Вообще, большинство молодых композиторов, которых я знаю, совершенно не циничны. И, к счастью, не беспринципны. И даже Илья Демуцкий, который пишет с равным увлечением и кантату на тексты Марии Алехиной, и оперу про педофилов, и одновременно — музыку к фильмам про Олимпиаду и про Валентина Распутина, тоже, думаю, совершенно искренне это делает. Композиторство — это такое дело, что рационально тут ничего выгадать невозможно. Даже если специально поставить себе задачу вписаться в модный тренд, думая, что тут-то и попрет, ничего не получится.

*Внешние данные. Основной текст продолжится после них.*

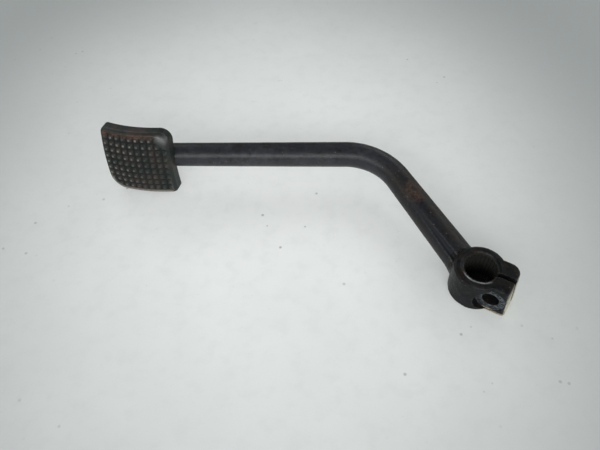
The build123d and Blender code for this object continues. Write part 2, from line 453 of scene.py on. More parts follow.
def border_loop(columns, rows):
    """Grid indices once round the border, anticlockwise."""
    bottom = [(i, 0) for i in range(columns - 1)]
    right = [(columns - 1, j) for j in range(rows - 1)]
    top = [(i, rows - 1) for i in range(columns - 1, 0, -1)]
    left = [(0, j) for j in range(rows - 1, 0, -1)]
    return bottom + right + top + left


def stud_relief(x, y, rim):
    """Depth of the grooves between the studs, and masks of the tips with their painted highlight, the
    grooves and the bulge.
    """
    across = DOME_ACROSS * np.arcsin(x / crown_radius(0.0, y))
    column = across / STUD_PITCH + STUD_COLUMNS / 2
    row = y / STUD_PITCH + STUD_ROWS / 2
    to_column_groove = np.abs(column - np.round(column)) * STUD_PITCH
    to_column_groove = np.where(column > STUD_COLUMNS - 0.5, STUD_PITCH, to_column_groove)
    to_row_groove = np.abs(row - np.round(row)) * STUD_PITCH
    half_across = STUD_COLUMNS * STUD_PITCH / 2
    half_up = STUD_ROWS * STUD_PITCH / 2
    inside = 1 - smoothstep(*TREAD_FADE, -across - half_across)
    inside *= 1 - smoothstep(*TREAD_FADE, np.abs(y) - half_up)
    inside *= smoothstep(*TREAD_RIM, rim)
    from_bulge = np.hypot(x - PAD_HALF[0] + BULGE_INSET, y - PAD_HALF[1] + BULGE_INSET)
    inside *= smoothstep(BULGE_RADIUS - 2 * MM, BULGE_RADIUS, from_bulge)
    slope_column = 0.5 + 0.5 * np.cos(math.pi * np.minimum(to_column_groove / STUD_FLANK, 1.0))
    slope_row = 0.5 + 0.5 * np.cos(math.pi * np.minimum(to_row_groove / STUD_FLANK, 1.0))
    groove = slope_column + slope_row - slope_column * slope_row
    stud_wear = random_numbers.uniform(0.0, STUD_WEAR, (STUD_COLUMNS + 2, STUD_ROWS + 2))
    stud_column = np.clip(np.floor(column).astype(int) + 1, 0, STUD_COLUMNS + 1)
    stud_row = np.clip(np.floor(row).astype(int) + 1, 0, STUD_ROWS + 1)
    worn = np.maximum(groove, stud_wear[stud_column, stud_row])
    tip = (1 - smoothstep(0.0, STUD_TIP, groove)) * inside
    # painted highlight: the pale tips grow brighter towards the upper left, where the light falls on
    # them
    tip *= 0.2 + 0.8 * smoothstep(*TIP_HIGHLIGHT_FADE, x - 0.5 * y)
    bulge = np.exp(-(from_bulge / (BULGE_SPREAD * BULGE_RADIUS)) ** 2)
    return STUD_DEPTH * worn * inside, tip, groove * inside, bulge


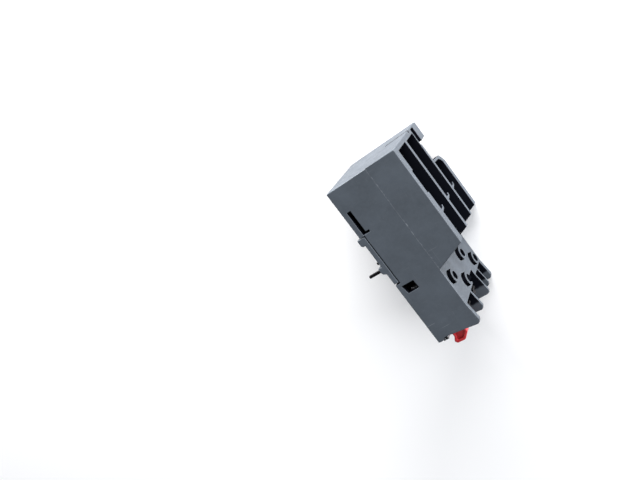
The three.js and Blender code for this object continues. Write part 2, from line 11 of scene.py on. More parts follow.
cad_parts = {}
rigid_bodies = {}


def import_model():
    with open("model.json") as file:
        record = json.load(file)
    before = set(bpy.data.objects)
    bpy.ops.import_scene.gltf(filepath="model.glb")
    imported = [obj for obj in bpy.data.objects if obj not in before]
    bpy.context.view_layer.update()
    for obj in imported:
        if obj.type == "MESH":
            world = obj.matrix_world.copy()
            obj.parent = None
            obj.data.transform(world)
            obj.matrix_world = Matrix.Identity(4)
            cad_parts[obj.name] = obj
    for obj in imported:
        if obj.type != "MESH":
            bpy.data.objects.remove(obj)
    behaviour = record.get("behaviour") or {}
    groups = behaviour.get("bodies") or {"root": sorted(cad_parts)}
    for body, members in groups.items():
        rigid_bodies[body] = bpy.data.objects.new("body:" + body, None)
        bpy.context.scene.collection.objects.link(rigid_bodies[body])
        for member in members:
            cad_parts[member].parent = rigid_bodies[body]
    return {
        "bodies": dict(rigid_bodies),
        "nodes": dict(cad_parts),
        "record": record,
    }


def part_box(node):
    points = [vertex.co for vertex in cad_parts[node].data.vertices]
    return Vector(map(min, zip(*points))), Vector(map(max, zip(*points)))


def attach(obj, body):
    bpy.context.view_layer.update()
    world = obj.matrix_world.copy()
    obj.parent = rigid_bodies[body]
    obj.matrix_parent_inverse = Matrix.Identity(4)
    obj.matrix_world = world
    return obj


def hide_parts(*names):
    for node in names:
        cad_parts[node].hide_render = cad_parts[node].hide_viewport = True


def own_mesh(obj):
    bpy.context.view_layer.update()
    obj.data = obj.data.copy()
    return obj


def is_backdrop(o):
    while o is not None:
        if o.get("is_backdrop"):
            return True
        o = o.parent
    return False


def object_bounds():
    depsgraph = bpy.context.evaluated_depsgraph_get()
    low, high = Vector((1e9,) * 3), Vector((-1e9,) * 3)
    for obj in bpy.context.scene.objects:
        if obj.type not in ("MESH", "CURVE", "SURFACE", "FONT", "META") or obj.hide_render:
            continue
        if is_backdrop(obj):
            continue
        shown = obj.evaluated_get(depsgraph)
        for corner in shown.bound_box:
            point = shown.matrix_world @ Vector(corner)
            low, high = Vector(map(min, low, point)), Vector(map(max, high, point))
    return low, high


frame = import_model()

Я помню, как встретил в 2003 году Владимира Григорьевича Тарнопольского, который сказал, что сейчас пишет для знаменитейшего французского ансамбля Intercontemporain и что «для французов надо писать быстро и виртуозно, одни шестнадцатые». Я понятия не имею, помогло ли ему это тайное знание стать известным во Франции, если я не ошибаюсь, в результате у него просто получилась музыка, очень похожая на музыку его любимого композитора Беата Фуррера. А Фуррер, в свою очередь, рассказывал мне, что не понимает, как Шаррино удается так много и так качественно писать, для него это была магия. У всех есть свои фантомы и ориентиры, мы все несвободны от наших виртуальных отцовских фигур, да и от влиятельных ровесников тоже.

Любопытно, кстати, что в России начала появляться тенденция, совпадающая с позицией немецких неоконцептуалистов: мол, мейнстрим современной музыки — это ужасно и плохо, давайте писать музыку о музыке. Делать все «медленно и неправильно», как пишет Настя Хрущева, цитируя Венедикта Ерофеева. То есть я пишу херовую музыку, которая херово сделана и благодаря этому преодолеваю инерцию контекста. У Леши Шмурака есть замечательные вещи, где вроде бы традиционный материал монтируется в очень странные причудливые картинки. Эта история пока не так проявлена, как импровизационная сцена, но она уже сейчас заметна — у того же Шмурака и Хрущевой, у Леонида Именных, Антона Светличного и других ребят. Это, если кратко, протест против техничной, хорошо сделанной музыки. Это история про деконструкцию привычного и часто — про освобождение через взаимодействие с элементами поп-культуры. Не могу сказать, что я разделяю эту риторику, в России она мне кажется не очень уместной. Но сам этот вектор мысли мне очень понятен.

Другое дело, что никакого мейнстрима современной музыки, никаких «фестивальных композиторов» и никакого «заговора институций» в действительности не существует. Но это уже другой, отдельный разговор.